「モノのインターネット」製造業への経済効果は2850億ドル――ガートナー:製造ITニュース
米国調査会社のガートナーは、2020年のデジタル技術の展望について示した。2020年にはパーソナルデバイスが73億個の普及となる他、「モノのインターネット」による300億個の端末となり、それに関連する経済効果は1兆9000億ドルに及ぶと予測している。
米国調査会社のガートナーは、東京都内で開催中のイベント「Gartner SYMPOSIUM ITxpo」(2013年10月15〜17日)に合わせて記者会見を開き、2020年までのデジタル技術の展望を紹介。「モノのインターネット(Internet of Things)」に関連する経済効果は2020年には1兆9000億ドルに達し、その中で15%を製造業が占めるという予測を示した(関連記事:コンシューマ向け3Dプリンタは「過度な期待のピーク期」――ガートナー調査)。

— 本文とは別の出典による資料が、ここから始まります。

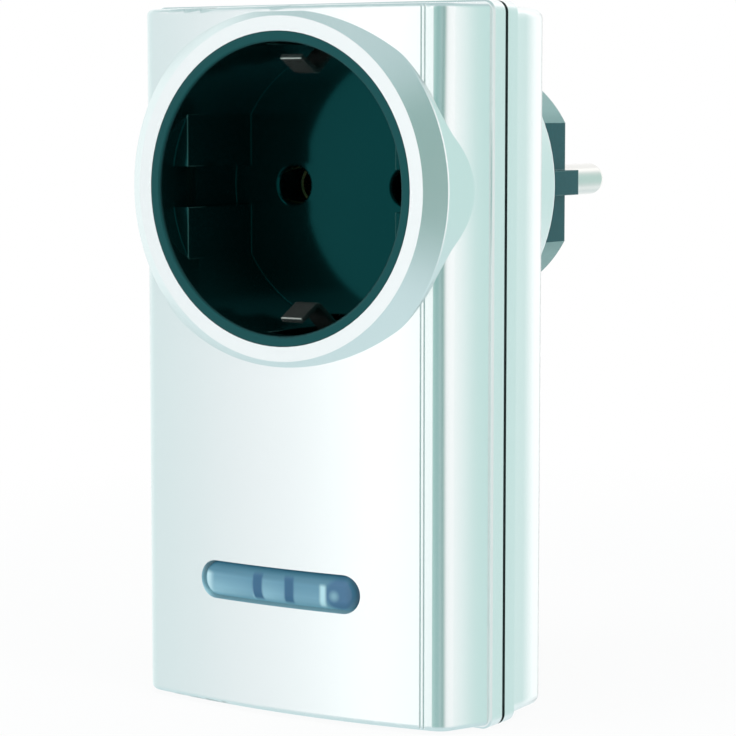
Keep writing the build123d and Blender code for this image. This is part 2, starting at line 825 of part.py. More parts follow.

ガートナーは今回のイベントのテーマとして「Leading in a Digital World(新しいデジタル・ワールドをリードせよ)」を掲げており「デジタルワールド」への取り組みの価値を強調。「デジタル化」を「さまざまな先進技術による過去にない組み合わせが企業に成長と価値をもたらす状態」と再定義し「デジタル化に先進的に取り組んでいくことが企業の成長力の違いを生み出す」とガートナーのシニアバイスプレジデント(リサーチ部門最高責任者)のピーター・ソンダーガード(Peter Sondergaard)氏は語る。

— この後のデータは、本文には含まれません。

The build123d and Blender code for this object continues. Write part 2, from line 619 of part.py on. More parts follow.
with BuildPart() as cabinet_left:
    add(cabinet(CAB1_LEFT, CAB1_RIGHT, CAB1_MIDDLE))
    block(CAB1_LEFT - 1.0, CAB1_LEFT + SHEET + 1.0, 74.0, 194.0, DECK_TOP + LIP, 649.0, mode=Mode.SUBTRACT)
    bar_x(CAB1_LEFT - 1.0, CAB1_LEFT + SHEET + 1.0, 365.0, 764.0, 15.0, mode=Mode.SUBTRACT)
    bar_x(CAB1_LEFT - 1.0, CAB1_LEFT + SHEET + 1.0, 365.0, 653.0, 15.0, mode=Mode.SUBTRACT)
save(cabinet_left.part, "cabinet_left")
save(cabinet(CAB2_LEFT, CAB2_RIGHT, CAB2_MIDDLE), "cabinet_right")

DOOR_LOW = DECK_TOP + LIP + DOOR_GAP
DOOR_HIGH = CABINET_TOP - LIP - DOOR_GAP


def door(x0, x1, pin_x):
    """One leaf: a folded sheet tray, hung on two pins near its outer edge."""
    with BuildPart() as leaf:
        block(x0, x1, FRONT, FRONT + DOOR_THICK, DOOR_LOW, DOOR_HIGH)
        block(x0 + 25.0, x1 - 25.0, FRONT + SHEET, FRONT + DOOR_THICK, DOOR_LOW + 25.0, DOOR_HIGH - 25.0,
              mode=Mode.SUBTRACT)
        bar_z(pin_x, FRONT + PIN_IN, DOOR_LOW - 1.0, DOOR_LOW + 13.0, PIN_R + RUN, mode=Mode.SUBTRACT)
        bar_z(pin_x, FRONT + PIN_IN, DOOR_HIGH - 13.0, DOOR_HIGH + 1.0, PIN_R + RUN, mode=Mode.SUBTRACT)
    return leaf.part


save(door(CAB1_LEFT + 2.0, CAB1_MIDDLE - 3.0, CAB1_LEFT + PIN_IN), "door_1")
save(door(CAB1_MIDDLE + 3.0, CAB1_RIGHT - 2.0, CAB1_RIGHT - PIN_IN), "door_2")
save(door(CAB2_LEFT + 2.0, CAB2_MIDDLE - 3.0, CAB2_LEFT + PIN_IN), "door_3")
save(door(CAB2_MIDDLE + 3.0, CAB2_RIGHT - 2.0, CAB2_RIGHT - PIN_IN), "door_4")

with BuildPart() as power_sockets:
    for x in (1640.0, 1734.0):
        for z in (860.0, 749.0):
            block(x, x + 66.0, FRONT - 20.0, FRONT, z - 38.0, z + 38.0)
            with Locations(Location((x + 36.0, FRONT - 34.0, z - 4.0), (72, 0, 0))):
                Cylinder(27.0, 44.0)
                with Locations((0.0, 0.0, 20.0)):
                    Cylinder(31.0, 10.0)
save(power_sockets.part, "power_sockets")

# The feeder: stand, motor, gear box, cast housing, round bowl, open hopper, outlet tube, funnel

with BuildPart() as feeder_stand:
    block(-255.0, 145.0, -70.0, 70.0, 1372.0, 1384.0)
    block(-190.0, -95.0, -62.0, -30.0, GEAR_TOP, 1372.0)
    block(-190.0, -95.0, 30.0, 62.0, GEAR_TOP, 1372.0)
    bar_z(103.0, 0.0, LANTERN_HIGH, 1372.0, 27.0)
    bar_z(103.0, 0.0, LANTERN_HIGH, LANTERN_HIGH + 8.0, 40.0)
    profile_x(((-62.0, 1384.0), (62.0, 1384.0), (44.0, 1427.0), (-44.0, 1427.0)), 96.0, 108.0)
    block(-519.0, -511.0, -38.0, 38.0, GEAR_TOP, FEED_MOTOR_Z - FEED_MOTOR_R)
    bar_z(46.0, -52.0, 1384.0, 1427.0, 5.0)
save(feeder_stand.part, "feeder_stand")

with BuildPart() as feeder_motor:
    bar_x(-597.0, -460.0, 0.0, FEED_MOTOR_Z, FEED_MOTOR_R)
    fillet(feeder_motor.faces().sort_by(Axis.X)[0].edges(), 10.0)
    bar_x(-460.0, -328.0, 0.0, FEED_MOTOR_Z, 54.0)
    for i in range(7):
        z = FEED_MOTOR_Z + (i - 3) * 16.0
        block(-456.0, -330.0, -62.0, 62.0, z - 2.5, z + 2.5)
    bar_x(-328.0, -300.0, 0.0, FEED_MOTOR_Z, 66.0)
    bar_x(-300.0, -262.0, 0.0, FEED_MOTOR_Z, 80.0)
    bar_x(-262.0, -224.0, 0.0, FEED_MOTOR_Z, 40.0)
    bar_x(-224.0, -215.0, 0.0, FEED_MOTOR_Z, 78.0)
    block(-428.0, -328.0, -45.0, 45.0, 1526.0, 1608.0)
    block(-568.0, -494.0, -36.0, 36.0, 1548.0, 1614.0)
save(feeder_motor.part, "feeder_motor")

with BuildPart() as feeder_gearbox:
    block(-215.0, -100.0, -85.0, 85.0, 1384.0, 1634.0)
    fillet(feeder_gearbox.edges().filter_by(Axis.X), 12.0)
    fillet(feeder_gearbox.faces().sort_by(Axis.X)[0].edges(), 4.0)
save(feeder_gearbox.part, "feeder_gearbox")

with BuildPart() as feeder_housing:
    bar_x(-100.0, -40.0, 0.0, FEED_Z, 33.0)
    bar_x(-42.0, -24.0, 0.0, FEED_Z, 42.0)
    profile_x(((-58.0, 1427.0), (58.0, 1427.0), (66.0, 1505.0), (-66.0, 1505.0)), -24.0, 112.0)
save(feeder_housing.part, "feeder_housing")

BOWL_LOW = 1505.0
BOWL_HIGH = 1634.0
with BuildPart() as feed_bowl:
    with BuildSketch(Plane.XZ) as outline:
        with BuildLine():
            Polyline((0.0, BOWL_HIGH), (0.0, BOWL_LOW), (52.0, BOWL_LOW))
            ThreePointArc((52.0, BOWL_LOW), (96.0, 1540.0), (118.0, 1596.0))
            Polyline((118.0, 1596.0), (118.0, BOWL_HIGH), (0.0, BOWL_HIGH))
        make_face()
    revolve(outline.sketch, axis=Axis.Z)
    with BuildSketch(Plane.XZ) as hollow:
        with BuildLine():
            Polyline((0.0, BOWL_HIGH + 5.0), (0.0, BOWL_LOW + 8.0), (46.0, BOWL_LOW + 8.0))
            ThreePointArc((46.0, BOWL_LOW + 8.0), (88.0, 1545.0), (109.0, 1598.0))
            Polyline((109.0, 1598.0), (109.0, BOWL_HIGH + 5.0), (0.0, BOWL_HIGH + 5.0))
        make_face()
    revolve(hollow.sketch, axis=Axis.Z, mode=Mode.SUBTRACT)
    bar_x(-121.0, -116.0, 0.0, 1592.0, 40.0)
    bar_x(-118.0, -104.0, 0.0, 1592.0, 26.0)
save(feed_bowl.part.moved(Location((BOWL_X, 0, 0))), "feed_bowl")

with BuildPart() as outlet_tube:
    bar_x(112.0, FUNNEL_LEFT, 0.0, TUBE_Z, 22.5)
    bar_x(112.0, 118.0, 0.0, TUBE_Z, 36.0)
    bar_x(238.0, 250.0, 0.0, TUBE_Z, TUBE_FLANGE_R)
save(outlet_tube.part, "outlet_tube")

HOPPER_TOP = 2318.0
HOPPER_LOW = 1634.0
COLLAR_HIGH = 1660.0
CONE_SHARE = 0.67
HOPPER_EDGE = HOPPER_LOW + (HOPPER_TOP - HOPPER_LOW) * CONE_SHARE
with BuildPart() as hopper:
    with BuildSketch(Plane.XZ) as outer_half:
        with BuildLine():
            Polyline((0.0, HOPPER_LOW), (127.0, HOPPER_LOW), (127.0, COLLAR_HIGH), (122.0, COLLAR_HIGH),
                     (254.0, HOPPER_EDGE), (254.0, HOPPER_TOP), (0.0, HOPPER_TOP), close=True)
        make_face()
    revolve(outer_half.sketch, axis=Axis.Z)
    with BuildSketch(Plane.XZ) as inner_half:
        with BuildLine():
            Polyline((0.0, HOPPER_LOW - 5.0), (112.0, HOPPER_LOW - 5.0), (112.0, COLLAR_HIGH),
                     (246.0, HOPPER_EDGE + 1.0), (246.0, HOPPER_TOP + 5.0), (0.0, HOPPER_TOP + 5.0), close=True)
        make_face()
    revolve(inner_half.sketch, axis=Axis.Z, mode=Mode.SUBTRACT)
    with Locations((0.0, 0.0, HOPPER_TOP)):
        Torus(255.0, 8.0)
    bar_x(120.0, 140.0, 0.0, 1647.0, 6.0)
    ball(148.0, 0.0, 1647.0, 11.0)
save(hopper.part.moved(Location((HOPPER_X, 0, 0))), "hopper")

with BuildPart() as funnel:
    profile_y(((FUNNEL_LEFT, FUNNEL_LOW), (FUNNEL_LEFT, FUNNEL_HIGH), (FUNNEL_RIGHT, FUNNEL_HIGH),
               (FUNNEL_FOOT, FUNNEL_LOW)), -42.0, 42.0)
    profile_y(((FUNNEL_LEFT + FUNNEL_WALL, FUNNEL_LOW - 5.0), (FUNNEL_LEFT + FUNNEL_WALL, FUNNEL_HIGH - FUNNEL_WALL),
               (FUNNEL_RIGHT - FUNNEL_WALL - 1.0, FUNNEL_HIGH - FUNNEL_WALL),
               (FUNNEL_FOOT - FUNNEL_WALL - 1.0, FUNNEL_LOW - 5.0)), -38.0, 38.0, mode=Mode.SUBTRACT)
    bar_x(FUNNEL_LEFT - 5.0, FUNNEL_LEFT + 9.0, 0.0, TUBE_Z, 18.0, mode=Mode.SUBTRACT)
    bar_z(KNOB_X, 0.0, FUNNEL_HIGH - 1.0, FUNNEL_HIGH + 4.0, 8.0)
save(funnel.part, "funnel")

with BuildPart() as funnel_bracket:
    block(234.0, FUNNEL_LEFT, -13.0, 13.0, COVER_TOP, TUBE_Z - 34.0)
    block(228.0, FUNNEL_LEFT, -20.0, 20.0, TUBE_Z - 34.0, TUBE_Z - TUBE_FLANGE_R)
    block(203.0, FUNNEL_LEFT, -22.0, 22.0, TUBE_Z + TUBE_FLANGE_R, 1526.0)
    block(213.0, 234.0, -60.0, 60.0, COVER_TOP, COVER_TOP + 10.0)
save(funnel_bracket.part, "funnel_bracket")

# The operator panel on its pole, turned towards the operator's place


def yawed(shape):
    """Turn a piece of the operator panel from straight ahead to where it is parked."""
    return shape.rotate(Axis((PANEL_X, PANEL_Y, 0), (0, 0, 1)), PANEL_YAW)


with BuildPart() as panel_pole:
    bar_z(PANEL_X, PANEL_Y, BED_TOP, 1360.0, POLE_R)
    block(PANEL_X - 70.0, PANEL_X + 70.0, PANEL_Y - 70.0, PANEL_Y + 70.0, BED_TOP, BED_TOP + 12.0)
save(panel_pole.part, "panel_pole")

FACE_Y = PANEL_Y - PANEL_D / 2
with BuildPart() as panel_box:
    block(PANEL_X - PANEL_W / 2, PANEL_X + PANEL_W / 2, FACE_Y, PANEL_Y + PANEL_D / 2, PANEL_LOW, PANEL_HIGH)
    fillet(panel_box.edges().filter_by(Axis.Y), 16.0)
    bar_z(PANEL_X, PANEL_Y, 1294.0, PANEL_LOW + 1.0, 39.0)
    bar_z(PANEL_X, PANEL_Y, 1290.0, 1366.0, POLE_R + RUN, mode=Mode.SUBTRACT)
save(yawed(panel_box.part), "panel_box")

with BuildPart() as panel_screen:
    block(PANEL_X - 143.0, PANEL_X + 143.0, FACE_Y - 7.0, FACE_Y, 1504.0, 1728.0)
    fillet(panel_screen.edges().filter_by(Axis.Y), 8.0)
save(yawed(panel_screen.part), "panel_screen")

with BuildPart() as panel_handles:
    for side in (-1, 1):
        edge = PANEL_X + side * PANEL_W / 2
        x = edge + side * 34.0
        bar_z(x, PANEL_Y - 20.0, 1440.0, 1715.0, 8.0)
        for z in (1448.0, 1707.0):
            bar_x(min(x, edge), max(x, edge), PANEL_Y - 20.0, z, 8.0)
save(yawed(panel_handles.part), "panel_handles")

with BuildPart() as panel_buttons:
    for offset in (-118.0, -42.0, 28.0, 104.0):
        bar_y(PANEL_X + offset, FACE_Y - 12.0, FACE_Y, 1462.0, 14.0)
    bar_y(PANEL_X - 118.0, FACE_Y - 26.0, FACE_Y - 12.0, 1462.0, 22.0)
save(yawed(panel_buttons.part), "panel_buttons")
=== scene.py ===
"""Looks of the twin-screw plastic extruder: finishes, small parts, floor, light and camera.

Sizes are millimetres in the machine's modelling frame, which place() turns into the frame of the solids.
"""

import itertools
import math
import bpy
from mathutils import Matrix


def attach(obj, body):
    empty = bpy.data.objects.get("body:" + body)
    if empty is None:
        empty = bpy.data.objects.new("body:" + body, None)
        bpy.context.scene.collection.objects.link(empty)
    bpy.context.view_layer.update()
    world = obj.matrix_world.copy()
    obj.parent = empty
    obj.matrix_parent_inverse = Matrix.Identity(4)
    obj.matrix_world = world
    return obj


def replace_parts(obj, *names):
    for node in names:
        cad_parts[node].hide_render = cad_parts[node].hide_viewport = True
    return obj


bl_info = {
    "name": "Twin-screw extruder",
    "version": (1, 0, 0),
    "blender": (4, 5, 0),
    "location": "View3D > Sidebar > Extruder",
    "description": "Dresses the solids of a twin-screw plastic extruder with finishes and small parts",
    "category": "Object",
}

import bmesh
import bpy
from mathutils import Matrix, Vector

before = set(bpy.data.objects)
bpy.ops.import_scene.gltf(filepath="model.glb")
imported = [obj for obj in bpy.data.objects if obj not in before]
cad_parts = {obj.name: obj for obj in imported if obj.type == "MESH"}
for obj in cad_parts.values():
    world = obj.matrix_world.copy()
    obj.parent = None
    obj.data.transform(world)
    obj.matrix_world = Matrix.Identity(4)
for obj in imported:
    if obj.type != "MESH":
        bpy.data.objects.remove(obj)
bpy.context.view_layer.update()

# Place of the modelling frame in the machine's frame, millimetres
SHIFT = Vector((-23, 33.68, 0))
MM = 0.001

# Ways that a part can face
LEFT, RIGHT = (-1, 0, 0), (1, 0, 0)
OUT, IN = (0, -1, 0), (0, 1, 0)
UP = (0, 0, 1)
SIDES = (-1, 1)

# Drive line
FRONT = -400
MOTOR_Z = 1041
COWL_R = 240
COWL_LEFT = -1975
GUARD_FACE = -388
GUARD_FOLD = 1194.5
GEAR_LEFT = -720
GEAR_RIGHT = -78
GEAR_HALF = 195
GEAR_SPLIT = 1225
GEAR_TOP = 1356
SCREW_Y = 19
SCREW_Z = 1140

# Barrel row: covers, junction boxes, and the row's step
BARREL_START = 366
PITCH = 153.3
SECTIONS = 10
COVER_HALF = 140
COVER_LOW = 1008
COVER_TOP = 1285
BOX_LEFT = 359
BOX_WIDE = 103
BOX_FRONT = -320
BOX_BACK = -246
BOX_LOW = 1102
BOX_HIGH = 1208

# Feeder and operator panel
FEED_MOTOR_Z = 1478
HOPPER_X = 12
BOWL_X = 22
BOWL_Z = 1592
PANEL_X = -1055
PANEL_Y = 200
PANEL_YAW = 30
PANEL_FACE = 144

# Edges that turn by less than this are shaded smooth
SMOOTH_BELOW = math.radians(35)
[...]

これらの象徴の1つとしてモノのインターネットによる影響を紹介。2009年にはグローバルで、パーソナルデバイスの普及は16億個、モノのインターネットは9億個だったが、2020年にはパーソナルデバイス73億個、モノのインターネットは300億個と爆発的に普及が進む。それにより、モノのインターネットによって得られる経済価値は1兆9000億ドルに及ぶと同社は予測する。
その経済価値の中で最も多くの価値を享受すると見られるのが製造業で全体の15%に当たる2850億ドルの経済効果が得られる見込みだという。ソンダーガード氏は「モノのインターネット化によりあらゆる企業がテクノロジ企業となる可能性を持つ。製品の中にどんな技術を搭載させるのか、ということよりもクラウドの中で周辺にどういう技術を配置するのかが重要になる。今の業界の枠組みや競合関係を超えた新たなビジネスが生まれる」と話している。